Women’s voices naturally get higher as they get excited so if you’re in bed and she still sounds like Morgan Freeman, try harder.
If the headline just read “Kanye West Acts Like a Shithead,” news sites could reuse it over and over again.
[dinner party]
*host clinks glass* “Everyone we’re having a baby”!
*whispers to other guest* “Oh come on! I told them I was a vegetarian.”
♫ Taaaake onnn beeees ♪
[Take on bees]
♪ Taaaake beeeees onnn ♫
[Take on bees]
Ooouch I’m stuuuuung ♪
Too many
Beeeeees ♫
I’m a Florida 4, but a Walmart 6, so I’m a Florida Walmart 5.
“I think I have ADHD, doc”
why?
“I keep forgetting where I parked my Ford”
that’s not-
“yeah I keep losing my Focus”
get out of my office
Don’t think of it as losing followers, think of it as frustrating bots to the point they go away
When someone says “No Biggie”, I reply with “not since ‘97” and immediately break down crying
[me as a ship’s navigator in the 1740s] omg you’re gonna be so mad at me…but i think that was supposed to be our trade wind back there
My toddler got a certificate at nursery for ‘good listening’ and ironically she didn’t listen when I asked her if she could do that at home too
Doctor – “you’ve been bitten by a spider. Ever see that movie Spider-Man?”
Me – “no?”
Doctor – “and I’m afraid you never will. You’re dying”
Toasters must work on some exponential scale. Two minutes barely toasted. Ten more seconds burned beyond recognition.
Never eat anything Mario cooks for you. Dude runs around in sewer pipes all day and never washes his hands
There is no room in this room cause you brought an elephant with you
god: rabbits
angel: cute. wait, wh-what are they doing
god: ya they do that
angel: they’re multiplying
god: they’ll slow down
angel: they aren’t slowing down
god: holy shit
angel: they won’t stOP FU
[ next day ]
god: porcupines
You can’t scare me.
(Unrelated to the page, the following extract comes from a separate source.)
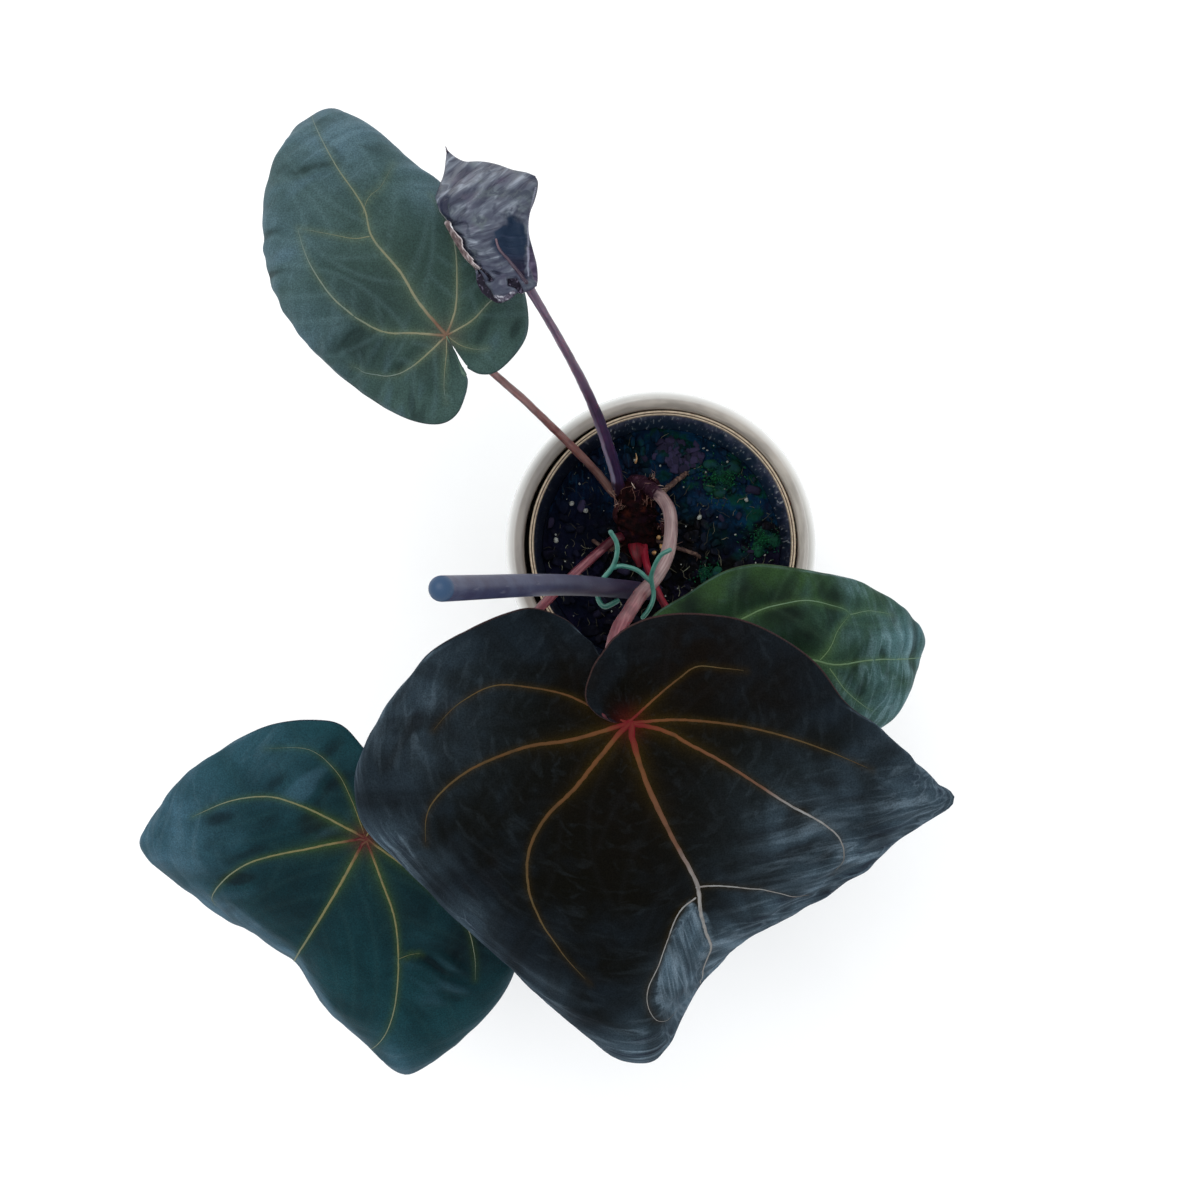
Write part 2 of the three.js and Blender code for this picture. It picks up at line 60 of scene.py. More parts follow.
# Each leaf's path is the centre line of its petiole, from the crown to the joint; petiole is its radius and
# thin how much of that is left at the joint. Outline rows run anticlockwise from one side of the sinus to
# the other: how far the edge lies to the right of the joint, how far beyond it, and how far the margin hangs
# below it. Each vein is its width at its foot, how pale it is, and its azimuth in degrees and share of the
# way from joint to margin. Places of folds, shade and sky are counted from the joint too: folds have a
# radius, direction, spacing and height, shade and sky a radius and a strength. Shade spots are painted shade
# in dips and beside other leaves, and on the centre leaf also its own darker brown top; sky spots and
# patches are painted sheen where the velvet turns towards the bright surroundings. Patches of sky have
# corners. A fan is the middle and half width of its azimuths and its first share; a slant an angle and some
# places.
LEAVES = {
    "upper_left": {
        "joint": (-85, 75, 235), "spokes": 300, "rings": 56, "petiole": 1.9, "thin": 0.8,
        "path": [(-14, 20, 108), (-21.6, 25.4, 112.5), (-28.9, 33.3, 122), (-36.6, 39.9, 141),
                 (-43.9, 45.6, 160), (-50.8, 50.8, 178), (-58.8, 57.1, 194), (-66.5, 62.6, 207),
                 (-75.5, 69.2, 221), (-85.1, 75.1, 231.8)],
        "outline": [(8, -12, 0), (12, -14, 2), (18, -13, 4), (29, 0, 8), (30, 12, 10), (25, 28, 14),
                    (8, 50, 18), (-16, 70, 22), (-38, 88, 28), (-52, 92, 34), (-63, 81, 28),
                    (-70, 63, 24), (-71, 32, 20), (-60, 6, 16), (-36, -18, 12), (-13, -31, 8),
                    (-2, -32, 6), (4, -28, 4), (8, -16, 1), (6, -12, 0)],
        "veins": [(1.5, 0, [(130, 0), (130, .12), (126, .2), (127, .32), (123, .38), (123, .53),
                            (122, .72), (121, .95)]),
                  (1.2, 0, [(178, 0), (176, .15), (176, .32), (163, .45), (156, .5), (151, .54),
                            (146, .575), (143.9, .59)]),
                  (1.0, 0, [(224, 0), (224, .22), (221, .42), (215, .58), (206, .68), (196, .75)]),
                  (1.1, 0, [(71, 0), (71, .17), (80, .33), (85.3, .48), (91, .59), (97, .66)]),
                  (1.0, 0, [(31, 0), (31, .27), (39, .47), (41, .67), (52, .8)]),
                  (0.6, 0, [(274, 0), (270, .17), (267, .35), (267, .55), (269, .74)]),
                  (0.45, 0, [(-34, 0), (-34, .25), (-24, .45), (-16, .58)]),
                  (0.55, 0, [(128, .325), (133.2, .36), (138.8, .446), (143.9, .59)]),
                  (0.35, 0, [(124.3, .375), (115.6, .43), (107.2, .66)])],
        "relief": {"puff": 0.9, "puff_width": 7, "quilt": 0.55, "quilt_width": 3.6, "wrinkle": 0.45,
                   "step": 12},
        "folds": [(-30, -5, 18, 58, 4.4, 3.2), (-60, 62, 17, 30, 5, 1.3), (-14, -25, 12, 75, 4.5, 1.2),
                  (-40, 78, 14, -25, 5, 1.2), (18, 2, 12, 70, 5, 1.0), (-66, 30, 14, 15, 5, 1.0)],
        "shade": [(-28, 12, 15, 0.5), (-32, -4, 14, 0.6), (-8, -12, 10, 0.4), (-12, 30, 12, 0.3)],
        "sky": [(-74, 40, 26, 0.6), (-48, 86, 30, 0.8), (-54, 4, 18, 0.5), (-8, 58, 13, 0.5),
                (-14, 66, 10, 0.5)],
    },
    "new": {
        "joint": (-54, 90, 262), "petiole": 2.8, "thin": 0.56,
        "path": [(-13, 19, 110), (-18, 25, 114), (-20.6, 34.1, 126), (-23.6, 41.9, 142), (-27.5, 51, 164),
                 (-32, 59.5, 184), (-36.8, 67, 203), (-44.4, 77.5, 229), (-50.4, 85.4, 247),
                 (-53.6, 89.4, 257.6)],
    },
    "centre": {
        "joint": (-17.4, -68.2, 262), "spokes": 460, "rings": 80, "petiole": 3.1, "thin": 1.0,
        "path": [(-12, 25, 110.5), (-12, 30, 113), (-6, 27.5, 117), (-1, 23, 122), (3, 17, 127),
                 (4, 10.5, 132), (3.5, 2.5, 139), (1, -6.5, 148), (-2.5, -13, 156), (-7, -18.5, 163.5),
                 (-11, -22.5, 170.5), (-15, -28.5, 180), (-18.5, -33.5, 190), (-21, -38.5, 202),
                 (-23, -47, 222), (-21, -58, 241), (-17.6, -67.6, 257.6)],
        "outline": [(-10.5, 21, 1), (-17, 32, 0), (-22, 37, 0), (-34, 41, 2), (-44, 39, 4), (-58, 33, 8),
                    (-73, 24, 14), (-85, 8, 20), (-94, -7, 26), (-100, -22, 32), (-98, -40, 40),
                    (-76, -64, 50), (-43, -97, 58), (-13, -125, 66), (-1, -133, 70), (10, -135, 74),
                    (16, -130, 80), (21, -120, 88), (32, -104, 100), (44, -91, 92), (60, -80, 76),
                    (84, -63, 54), (102, -45, 42), (114.5, -35, 32), (120.5, -30, 30), (114, -25, 27),
                    (94, -4, 16), (81, 5, 12), (68, 21, 6), (54, 31, 3), (40, 37, 0), (25, 39, -3),
                    (12, 38.6, -5), (3, 36, -6.5), (-4, 31.5, -7), (-10, 24.3, -7), (-13.6, 18.2, -6.5),
                    (-15.4, 11.8, -5.5), (-14.3, 6.4, -4.5), (-11, 2.9, -3), (-5.7, 0.4, -1.5)],
        "veins": [(2.6, 1, [(287, 0), (287, .13), (291, .27), (293, .42), (291, .48), (290.3, .55),
                            (289.9, .625), (287.4, .67), (285.5, .76), (285, .97)]),
                  (2.2, 0, [(227, 0), (230, .12), (230.7, .21), (229, .31), (232.4, .4), (239, .475),
                            (246.7, .525), (254, .55), (262, .567)]),
                  (1.9, 0, [(197, 0), (196, .15), (193, .25), (194.5, .325), (196.7, .4), (200.3, .475),
                            (204.1, .537), (211.7, .625)]),
                  (1.3, 0, [(154, 0), (155, .17), (155.5, .288), (160, .4), (164.6, .5), (172.9, .537),
                            (182.5, .555)]),
                  (1.3, 0, [(403, 0), (403, .08), (402.8, .213), (401.5, .375), (399.5, .5),
                            (390.4, .565), (383.7, .638)]),
                  (1.5, 0, [(365, 0), (364, .18), (359, .33), (355, .43), (352, .5), (348.9, .59)]),
                  (1.9, 1, [(349, 0), (349, .08), (341.4, .14), (338, .22), (335.3, .3), (332.8, .43),
                            (332.6, .5), (331.2, .588), (327, .67), (323, .69)]),
                  (0.9, 2, [(292.5, .42), (301, .48), (308, .55), (313.5, .66), (316, .72)]),
                  (0.9, 2, [(291, .44), (284.9, .43), (279.1, .463), (275.5, .488), (274, .53),
                            (275.5, .6), (280, .7)])],
        "relief": {"puff": 1.4, "puff_width": 9, "quilt": 0.3, "quilt_width": 6, "wrinkle": 1.0,
                   "step": 17}, "fan": (284, 9, 0.43),
        "slant": (11, [(84, -40, 34), (62, -56, 30), (46, -72, 18), (40, -90, 14)]),
        "folds": [(72, -46, 30, 11, 5, 1.5), (-62, -66, 22, -48, 6, 1.3), (-80, 2, 20, 60, 7, 1.2)],
        "shade": [(24, 22, 26, 0.9), (-14, 14, 14, 0.7), (52, 12, 18, 0.6), (0, -30, 34, 0.5)],
        "patches": [(1.0, 1.3, [(23, -66), (16, -77), (12, -91), (10, -103), (18, -113), (25, -109),
                                (31, -96), (33, -84), (29, -72)])],
        "sky": [(-76, 4, 30, 0.22), (108, -36, 26, 0.5), (84, -60, 20, 0.85), (58, -80, 17, 0.9),
                (27, -102, 15, 1.0), (40, -88, 12, 0.9), (6, -128, 16, 0.6), (-88, -50, 14, 0.5),
                (-60, -78, 10, 0.4), (-30, -106, 10, 0.3), (66, -44, 30, 0.34), (92, -18, 20, 0.2)],
    },
    "right": {
        "joint": (12.2, -43.6, 192), "spokes": 300, "rings": 56, "petiole": 1.6, "thin": 1.0,
        "path": [(-8, 6, 108), (-7.5, 2, 112), (-7, -2.5, 115), (-6, -9.5, 122), (-3, -17.5, 133),
                 (0, -25, 144), (6.5, -36, 167), (12.2, -43.4, 189)],
        "outline": [(-12, -3.5, 1), (-20, -12, 2), (-17, -23, 4), (-3, -37, 8), (18, -45, 12),
                    (39, -48, 16), (62, -42, 18), (79, -30, 20), (89, -17, 24), (96, 1, 30), (86, 15, 22),
                    (77, 22, 18), (63, 28, 14), (49, 31, 12), (38, 33, 10), (23, 34, 8), (11, 31, 6),
                    (-4, 22, 4), (-18, 13, 3), (-21, 7, 2), (-19, 1, 2), (-12, -1, 1)],
        "veins": [(1.4, 0, [(-7, 0), (-7, .17), (-6, .35), (-7, .43), (-4, .55), (-3, .78), (-2, .98)]),
                  (1.1, 0, [(37, 0), (36, .15), (33, .32), (29, .48), (22, .57), (15.5, .575),
                            (12.3, .56)]),
                  (1.1, 0, [(-45, 0), (-45, .2), (-37, .43), (-32, .65), (-24, .8)]),
                  (0.6, 0, [(104, 0), (104, .25), (99, .4)]),
                  (0.8, 0, [(-112, 0), (-112, .3), (-98, .55), (-82, .75)]),
                  (0.6, 0, [(-9, .42), (-15.9, .518), (-19.2, .643), (-20, .72)]),
                  (0.6, 0, [(-5.5, .375), (1.3, .4), (7, .45), (12.3, .555)]),
                  (0.4, 0, [(12.3, .56), (12, .65), (9.5, .74)])],
        "relief": {"puff": 1.3, "puff_width": 6, "quilt": 0.6, "quilt_width": 4.5, "wrinkle": 0.6,
                   "step": 15},
        "folds": [(80, 0, 18, 88, 4.6, 2.0), (72, -20, 14, 70, 4.6, 1.6), (30, 18, 20, 50, 9, 2.2),
                  (56, 20, 12, 80, 6, 1.4)],
        "shade": [(-3, 17, 8, 0.85), (19, 23.5, 7, 0.8), (37, 13.5, 8, 1.0), (42, 5, 7, 0.95),
                  (57, 22, 6, 0.6)],
        "sky": [(88, 2, 20, 0.95), (74, -24, 20, 0.8), (66, 10, 16, 0.35), (64, 24, 9, 0.5)],
    },
    "lower_left": {
        "joint": (-120, -118.3, 205), "spokes": 320, "rings": 60, "petiole": 2.1, "thin": 1.0,
        "path": [(-12, 6, 107), (-18, 4.5, 114), (-21.5, 3, 117), (-30, -4.5, 127), (-36.5, -10.5, 136),
                 (-45, -19, 147), (-52, -26.5, 157), (-69, -47, 177), (-88, -72, 191.4), (-107, -99, 199),
                 (-119.6, -117.8, 201.8)],
        "outline": [(8, 16, 0), (10, 25, 1), (0, 34, 2), (-10, 44, 4), (-20, 46, 6), (-39, 44, 10),
                    (-53, 38, 14), (-67, 29, 18), (-80, 17, 24), (-91, 3, 32), (-97, -7, 40),
                    (-86, -23, 66), (-67, -40, 90), (-54, -48, 96), (-39, -58, 90), (-21, -78, 66),
                    (-9, -88, 56), (12, -102, 44), (24, -96, 40), (46, -75, 30), (57, -55, 24),
                    (57, -40, 18), (52, -23, 12), (42, -6, 8), (29, 8, 4), (19, 17, 2), (12, 14, 0)],
        "veins": [(1.6, 0, [(241, 0), (241, .23), (239, .52), (238, .75), (238, .97)]),
                  (1.3, 0, [(190, 0), (190, .15), (193, .37), (202.5, .6), (206, .66)]),
                  (1.2, 0, [(153, 0), (152, .2), (154, .33), (157, .42), (164.1, .5), (171.2, .567),
                            (174, .6)]),
                  (0.5, 0, [(105, 0), (109.8, .267), (114.7, .517), (123.7, .7), (139.9, .767)]),
                  (1.2, 0, [(291, 0), (291, .15), (290, .25), (285.1, .35), (280.2, .45), (276, .54),
                            (270, .72), (267, .9)]),
                  (1.1, 0, [(324, 0), (323.8, .233), (320.5, .383), (319.2, .483), (312.1, .567),
                            (306.3, .633)]), (0.8, 0, [(20, 0), (20, .3), (8, .55), (-8, .75)]),
                  (0.3, 0, [(285, .352), (290, .366), (295, .39)])],
        "relief": {"puff": 1.2, "puff_width": 9, "quilt": 0.4, "quilt_width": 5, "wrinkle": 0.7,
                   "step": 15},
        "folds": [(27, -55, 14, -27, 5, 4.6), (-20, 20, 20, 35, 7, 1.2), (-60, -10, 22, 20, 7, 1.2),
                  (-14, 4, 9, 20, 5, 1.6)],
        "shade": [(40, -44, 17, 0.8), (20, -30, 12, 0.5), (-14, 1, 7, 0.7), (-30, -24, 18, 0.5),
                  (-6, 24, 12, 0.4)],
        "sky": [(-86, 6, 27, 0.9), (-44, 36, 22, 0.35), (8, -98, 13, 0.5), (50, -30, 14, 0.2)],
        "patches": [(0.9, 3.0, [(-90, -22), (-68, -26), (-52, -31), (-36, -46), (-22, -62), (-12, -76),
                                (0, -92), (-10, -104), (-30, -86), (-50, -66), (-66, -50), (-86, -34)])],
    },
}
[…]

You’re not my child telling me that she’s tidied my bedroom and that there’s a surprise..
I hope this email punches you square in the face
When I die, don’t burn or bury me. Instead, skip my stiff body across a still lake like a smooth flat stone.
50 Shades of Grey is also the title of the 101 Dalmatians alternate ending where Cruella wins and makes a coat out of the puppies.
[My cooking show]
Me: Today we’ll be roasting a pig. Kevin, come on up.
Kevin: *crying*
A flock of dads is called a grill.
when someone is trying to explain crypto to me for the third time and i’m trying to imagine their death in the most super-creative way possible
Whittling a shank in a meeting sends the message that it’s time to wrap things up.
The only thing left for CNN to do is drop Wolf Blitzer in the Indian Ocean and see how long it takes to find him.
I can’t wait til my kids become adults so I can go over their houses & throw clean laundry all over the floor.
[at the zoo]
Llama spits in my face
I spit in llamas face
Llama slaps me
I grab llamas hair
Scuffle ensues
Llamas gf shouts “leave it Gary!”
vanessa carlton drove a piano one thousand miles to get to the one she loved and i can’t even get a text back.
Me: You can’t stay home by yourself.
8-year-old: You can trust me, Dad. I’m responsible.
Me: You’re holding nunchucks.
8: I’m holding nunchucks responsibly.